At Parramatta Female Factory, SLM is well into the process of conducting the final business case for an interpretative museum across multiple buildings on the historic former penal colony site.
In addition to the new museum of history, the National Art School is developing a $200-plus million master plan to renovate its home at the old Darlinghurst Gaol site.
The Australian Museum is also updating its master plan and business case to follow through on its ambitions to build a new eastern wing with a grand glass ceiling public hall, and convert the 1959 sandstone-clad Parkes Farmer building into exhibition space, offices and storage.
The museum’s original 2016 master plan titled Barrabuwari Muru, meaning future path in the language of the Indigenous Gadigal people, was originally costed at $285 million before the spike in construction costs.
The first part, $57.5 million Project Discover, transformed a rabbit warren of public and back-of-house spaces into two voluminous exhibition spaces and was completed last year.

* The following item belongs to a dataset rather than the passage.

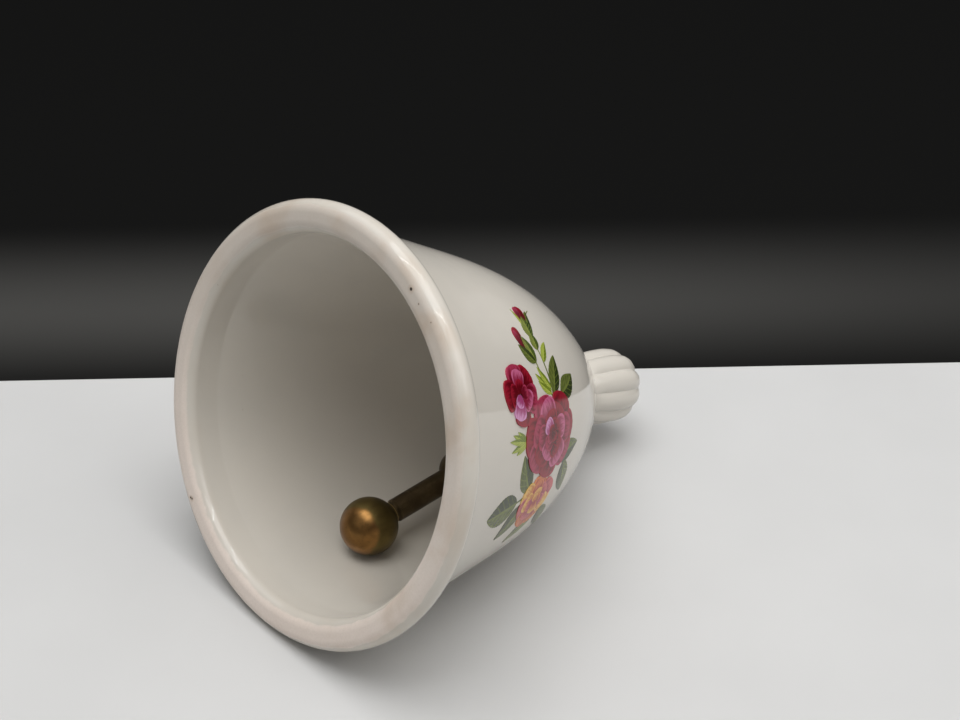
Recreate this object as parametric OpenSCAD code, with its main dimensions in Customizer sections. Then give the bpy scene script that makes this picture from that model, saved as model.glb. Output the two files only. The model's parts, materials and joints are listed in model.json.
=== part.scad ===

The next step is to progress a new extension on the museum’s eastern quarter on the corner of William and Yurong streets.
The Australian Museum’s collection numbers more than 21.9 million objects and specimens and new exhibitions have been drawing in families from across Sydney.
“We want to continue to show more of this wonderful collection to the public,” its chief executive, Kim McKay said.
McKay is also seeking an extension of the NSW government’s subsidy that underpins its offer of free general admission since it reopened to the public in October 2020.
All cultural projects deliver for major CBD-based cultural institutions which draw audiences across Sydney likely and are likely to enhance the international visitor experience once tourists return to pre-pandemic levels.
But the government is also under pressure to invest in western Sydney where the Perrottet Government is vulnerable in a number of seats, and cultural infrastructure is lacking.
The government’s arts agency, Create NSW, identified film studio sites in Parramatta, Penrith and Rouse Hill and the art deco Roxy Theatre for acquisition but last year its film and stage strategy failed to make the agenda of the Expenditure Review Committee.
“The government’s vision of Sydney is a city of three cities - east, central and western - but the cultural policy seems to stuck in the 19th century where almost all cultural effort is focused on eastern Sydney only,” western Sydney business leader David Borger said.
“The Powerhouse Parramatta is a game-changer for the west; it’s time to think of doubling down on this commitment.”